En ese lugar Aurelio Arturo estuvo de algún modo hasta el fin. Cuando, sesenta años después, la muerte lo alcanzó en su modesta casa bogotana, el poeta seguía allá, asomado a mundos inalcanzables, desde las grandes ventanas de su infancia.

ESTA TIERRA DONDE ES DULCE LA VIDA

La de Nariño es una extraña tierra. Tal vez a ninguna parte del país le es más aplicable esa observación de pintor que Arturo le dedica a su patria:

bellos países donde el verde es de todos los colores.

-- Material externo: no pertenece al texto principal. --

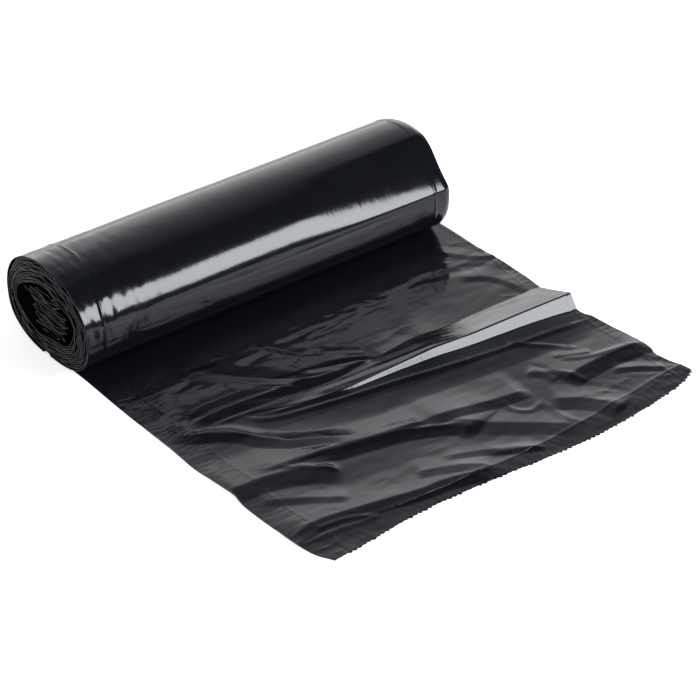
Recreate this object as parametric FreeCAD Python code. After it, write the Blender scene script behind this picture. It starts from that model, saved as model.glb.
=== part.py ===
import FreeCAD, Part
import math
import os

# A coreless roll of plastic bin bags lying on the floor, its outer end pulled out flat towards -Y.
# The bags are one continuous web of film, joined at torn-off perforations, so the model is one solid:
# the outermost bag on the floor, the turns wound over it, and the crumpled inner end of the web.
# Frame in millimetres: origin on the floor under the roll, +X along the roll, +Y to its back, +Z up.

# The web.
film_width = 300.0        # width of the folded bags, side edge to side edge, so also the roll's length
film_thickness = 0.45     # one turn of folded film, drawn as a single sheet
pull_out = 275.0          # from the roll's axis to the torn front edge

# The wound roll.
roll_depth = 92.0         # front to back, squashed by its own weight
roll_height = 68.0
roll_lean = 1.0           # how far the top leans back
turns = 12
squareness_low = 2.6      # superellipse exponent of the flattened underside
squareness_top = 2.05     # and of the rounder top
belly_share = 0.485       # height of the widest point, as a share of the roll's height

# How thick the turns lie on each side of the space in the middle, which is what they leave.
wound_front = 17.0
wound_back = 10.5
wound_top = 19.0
wound_under = 12.5
wall_ripple = 0.9         # how far the wall of that space wanders in and out

# The crumpled first bags, folded flat in that space.
fold_count = 7
fold_margin = 3.0         # the folds stay this far inside the wall
fold_sag = 0.5            # how far each fold droops

arcs_per_turn = 8
FIRST_ANGLE = math.radians(278)
LAST_ANGLE = math.radians(270 + 360 * turns)

# Where the film lies on the floor.
flat_back = 6.0           # the flat spot reaches this far behind the axis

# Two soft creases cross the pulled-out bag. Each is given at places across the web, as shares of its
# width from the left edge: how far forward as a share of pull_out, how high, and half its width.
crease_places = [0.0, 0.14, 0.28, 0.42, 0.62, 1.0]
back_crease = [
    (0.29, 0.4, 7.0), (0.40, 1.6, 8.0), (0.475, 4.2, 11.0),
    (0.51, 6.8, 13.5), (0.525, 7.6, 15.0), (0.555, 8.5, 17.0),
]
front_crease = [
    (0.38, 2.5, 10.0), (0.485, 3.0, 11.0), (0.62, 3.4, 12.0),
    (0.70, 3.6, 13.0), (0.755, 3.8, 14.0), (0.82, 4.0, 15.0),
]
first_flat_share = 0.25   # the bag lies flat over this share of pull_out, up to the creases
last_flat_share = 0.105   # and over this much before its torn edge

# The bag's closed bottom: a welded seam, then a torn row of perforations.
seam_inset = 12.0         # from the torn edge to the seam
seam_width = 2.0
seam_height = 0.25
tooth_pitch = 3.75
tooth_depth = 1.2


def signed_power(value, power):
    return math.copysign(abs(value) ** power, value)


def outer_section(angle):
    """Middle line of the outermost turn, which rests on the flat tail: depth and height at an angle."""
    across = math.cos(angle)
    upward = math.sin(angle)
    half_depth = (roll_depth - film_thickness) / 2
    height = roll_height - 2 * film_thickness
    belly = belly_share * height
    squareness = squareness_top if upward > 0 else squareness_low
    reach = height - belly if upward > 0 else belly
    y = half_depth * signed_power(across, 2 / squareness)
    z = belly + reach * signed_power(upward, 2 / squareness)
    lean = roll_lean * math.sin(2 * angle) * math.copysign(1.0, upward)
    return y, z + lean + film_thickness * 1.5


def core_size():
    """Half the depth and half the height of the space in the middle, and where its middle is."""
    half_depth = (roll_depth - wound_front - wound_back) / 2
    half_height = (roll_height - wound_top - wound_under) / 2
    return half_depth, half_height, (wound_front - wound_back) / 2, wound_under + half_height


def core_section(angle):
    """Wall of the space in the middle, with its slow ripple."""
    half_depth, half_height, middle_y, middle_z = core_size()
    ripple = wall_ripple * math.sin(5 * angle + 0.6)
    y = middle_y + (half_depth + ripple) * math.cos(angle)
    z = middle_z + (half_height + ripple) * math.sin(angle)
    return y, z


def wound_point(angle):
    """Middle line of the turns at an angle, which grows inwards: up the back, over the top, down the front."""
    inward = (angle - FIRST_ANGLE) / (LAST_ANGLE - FIRST_ANGLE)
    outer = outer_section(angle)
    core = core_section(angle)
    return tuple(outer[axis] * (1 - inward) + core[axis] * inward for axis in (0, 1))


def wound_path():
    """Stations along the turns, each with its heading."""
    count = round(arcs_per_turn * turns) * 2
    step = (LAST_ANGLE - FIRST_ANGLE) / count
    path = []
    for station in range(count + 1):
        angle = FIRST_ANGLE + step * station
        y, z = wound_point(angle)
        before = wound_point(angle - step / 20)
        after = wound_point(angle + step / 20)
        path.append((y, z, math.atan2(after[1] - before[1], after[0] - before[0])))
    return path


def folded_path():
    """Stations along the web's inner end: limp folds stacked in the space in the middle, from its floor up."""
    half_depth, half_height, middle_y, middle_z = core_size()
    half_depth -= fold_margin
    half_height -= fold_margin
    rise = 1.6 * half_height / fold_count
    y, start_z = wound_point(LAST_ANGLE)
    z = middle_z - 0.8 * half_height
    sagged_z = (start_z + z) / 2
    path = []
    for fold in range(fold_count):
        side = 1 if fold % 2 == 0 else -1
        heading = 0.0 if side > 0 else math.pi
        room = half_depth * math.sqrt(1 - ((z + rise / 2 - middle_z) / half_height) ** 2)
        reach = room * (1 - 0.1 * (fold % 3))
        turn = middle_y + side * (reach - rise / 2)
        path.append(((y + turn) / 2, sagged_z, heading))
        path.append((turn, z, heading))
        path.append((turn + side * rise / 2, z + rise / 2, math.pi / 2))
        path.append((turn, z + rise, math.pi - heading))
        y = turn
        z += rise
        sagged_z = z - fold_sag
    return path[:-2]


def face_points(path, side):
    """One face of the film, half a thickness to a side of its middle line."""
    offset = side * film_thickness / 2
    return [FreeCAD.Vector(0, y - offset * math.sin(heading), z + offset * math.cos(heading))
            for y, z, heading in path]


def arc_edges(points):
    """Arcs through each third point, or lines where the points are in line."""
    edges = []
    for start, middle, end in zip(points[0:-2:2], points[1:-1:2], points[2::2]):
        bow = middle.distanceToLine(start, end - start)
        edges.append(Part.Arc(start, middle, end).toShape() if bow > 0.001 else Part.makeLine(start, end))
    return edges


def make_wound_web():
    """The flat tail, the turns and the crumpled inner end, as one section drawn along the roll."""
    path = wound_path()
    path += folded_path()
    inside = face_points(path, 1)
    outside = face_points(path, -1)
    tail_top = [FreeCAD.Vector(0, y, film_thickness) for y in (-first_flat_share * pull_out, flat_back)]
    tail_under = [FreeCAD.Vector(0, y, 0) for y in (-first_flat_share * pull_out, flat_back)]
    edges = [Part.makeLine(tail_under[0], tail_under[1]), Part.makeLine(tail_under[1], outside[0])]
    edges += arc_edges(outside)
    edges.append(Part.makeLine(outside[-1], inside[-1]))
    edges += arc_edges(inside)[::-1]
    edges += [Part.makeLine(inside[0], tail_top[1]), Part.makeLine(tail_top[1], tail_top[0])]
    edges.append(Part.makeLine(tail_top[0], tail_under[0]))
    section = Part.Face(Part.Wire(edges))
    section.translate(FreeCAD.Vector(-film_width / 2, 0, 0))
    return section.extrude(FreeCAD.Vector(film_width, 0, 0))


def hump(forward_share, tall, wide):
    """Stations over one crease, back to front: a hollow arc, the round top and another hollow arc."""
    turn = 2 * math.atan2(tall, wide)
    radius = wide / (2 * math.sin(turn))
    foot = radius * math.sin(turn / 2)
    foot_rise = radius * (1 - math.cos(turn / 2))
    half = [(wide, 0.0), (wide - foot, foot_rise), (wide / 2, tall / 2)]
    front = [(-y, z) for y, z in reversed(half)]
    return [(y - forward_share * pull_out, z) for y, z in half + [(0.0, tall)] + front]


def crease_profile(humps):
    """Stations along the creased length, with the flat film between the creases."""
    profile = [(-first_flat_share * pull_out, 0.0)]
    for stations in humps + [[((last_flat_share - 1) * pull_out, 0.0)]]:
        profile.append(((profile[-1][0] + stations[0][0]) / 2, 0.0))
        profile += stations
    return profile


def crease_wire(x, humps):
    """The film's section at one place across the web."""
    profile = crease_profile(humps)
    under = [FreeCAD.Vector(x, y, z) for y, z in profile]
    top = [FreeCAD.Vector(x, y, z + film_thickness) for y, z in profile]
    edges = arc_edges(under) + [Part.makeLine(under[-1], top[-1])]
    edges += arc_edges(top)[::-1] + [Part.makeLine(top[0], under[0])]
    return Part.Wire(edges)


def make_creased_bag():
    """The creased length of the pulled-out bag, from section to section across the web."""
    wires = []
    for place, back, front in zip(crease_places, back_crease, front_crease):
        wires.append(crease_wire(film_width * (place - 0.5), [hump(*back), hump(*front)]))
    return Part.makeLoft(wires, True, True)


def make_torn_edge():
    """The flat strip at the bag's closed end, with its row of torn perforations."""
    half = film_width / 2
    front = -pull_out
    back = (last_flat_share - 1) * pull_out
    tooth_count = round(film_width / tooth_pitch)
    points = [FreeCAD.Vector(-half, back, 0), FreeCAD.Vector(-half, front, 0)]
    for tooth in range(tooth_count):
        tip = -half + film_width * (tooth + 0.5) / tooth_count
        end = -half + film_width * (tooth + 1) / tooth_count
        points.append(FreeCAD.Vector(tip, front - tooth_depth, 0))
        points.append(FreeCAD.Vector(end, front, 0))
    points.append(FreeCAD.Vector(half, back, 0))
    strip = Part.Face(Part.makePolygon(points + points[:1]))
    return strip.extrude(FreeCAD.Vector(0, 0, film_thickness))


def make_seam():
    """The weld that closes the bag, a low bead from side edge to side edge."""
    corner = FreeCAD.Vector(-film_width / 2, -pull_out + seam_inset, 0)
    return Part.makeBox(film_width, seam_width, film_thickness + seam_height, corner)


def make_bag_roll():
    """The whole web, one solid."""
    return make_wound_web().fuse([make_creased_bag(), make_torn_edge(), make_seam()]).removeSplitter()


def main():
    os.makedirs("parts", exist_ok=True)
    make_bag_roll().exportStep("parts/bag_roll.step")


main()
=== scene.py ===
import math

import bmesh
import bpy
import numpy as np
from bpy.props import FloatProperty, FloatVectorProperty, IntProperty, PointerProperty
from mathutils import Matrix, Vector


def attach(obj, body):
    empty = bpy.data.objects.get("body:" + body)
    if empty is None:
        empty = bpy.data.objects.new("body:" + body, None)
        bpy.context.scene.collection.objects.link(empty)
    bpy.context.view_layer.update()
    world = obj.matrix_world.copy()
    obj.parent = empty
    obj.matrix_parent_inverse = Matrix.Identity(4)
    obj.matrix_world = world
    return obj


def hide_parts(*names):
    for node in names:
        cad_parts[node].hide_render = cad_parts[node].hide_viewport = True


bl_info = {
    "name": "Bin Bag Roll",
    "version": (1, 0, 0),
    "blender": (4, 5, 0),
    "location": "View3D > Sidebar > Bag Roll",
    "description": "A roll of glossy black bin bags with its outer bag pulled out flat",
    "category": "Add Mesh",
}

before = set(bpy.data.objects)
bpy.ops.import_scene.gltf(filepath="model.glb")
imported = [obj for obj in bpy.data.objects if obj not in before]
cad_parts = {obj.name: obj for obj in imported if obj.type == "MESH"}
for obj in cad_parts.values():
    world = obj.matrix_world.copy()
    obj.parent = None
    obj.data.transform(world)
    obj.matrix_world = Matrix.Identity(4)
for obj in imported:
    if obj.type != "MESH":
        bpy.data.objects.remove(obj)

# Shapes are worked out in millimetres and written to the meshes in metres.
MM = 0.001

# The roll's outline and the space in its middle, the same as the frame's.
ROLL_LEAN = 1.0
SQUARENESS_LOW = 2.6
SQUARENESS_TOP = 2.05
BELLY_SHARE = 0.485
WOUND_FRONT = 17.0
WOUND_BACK = 10.5
WOUND_TOP = 19.0
WOUND_UNDER = 12.5
WALL_RIPPLE = 0.9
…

Mesetas y llanuras llenas de verde y de frío, esa región está lejos del resto de la patria, y lo estaba mucho más a comienzos de siglo. Áridos y desolados cañones la separan, verdaderos desiertos donde aún ahora sobreviven, en lo alto de unas sierras pobres y ardientes, caseríos miserables asomados a campos amarillos de maíz. En el esplendor y la delicadeza de sus colores, honduras donde el llano se vuelve rojizo y las mesetas verdosas y azules, y donde a veces, como espuma, una bruma espesa resbala sobre las formas caprichosas de las montañas, habita una raza sin destino, desamparada y sucia de pobreza, que asoma a las puertas de casas vacías unos ojos inmóviles que parecen interrogar pero que en realidad solo miran al mundo sin esperanza. Perdido en esos yermos yo he vivido noches espectrales en las que el cielo parecía mucho más cierto que la tierra. Su firmamento nocturno está lleno de estrellas fugaces, y bajo las constelaciones, como un conjuro, fluye en la sombra la voz pausada de los campesinos, “contando historias”.

Un famoso episodio de nuestro pasado común tiene por escenario esas tierras. A la cabeza de un ejército vacilante, rico en traidores, Nariño avanzó entre el polvo y el fuego, hacia el sur, para anexar a Colombia el más grande fortín de los españoles. Muchos días y muchas noches padecieron esa geografía malvada, diezmados por los cuchillos de los indios y por incesantes deserciones. Cuando al fin, arrastrado por su terquedad y por su conciencia del peligro de la reconquista, Nariño llegó al sur, había sobrevivido a tantas conjuras, había dejado atrás tantos peligros acechando, e iba tan traicionado y tan solo, que debió resignarse a entrar sin escolta y entregarse a los hombres que pensaba destruir.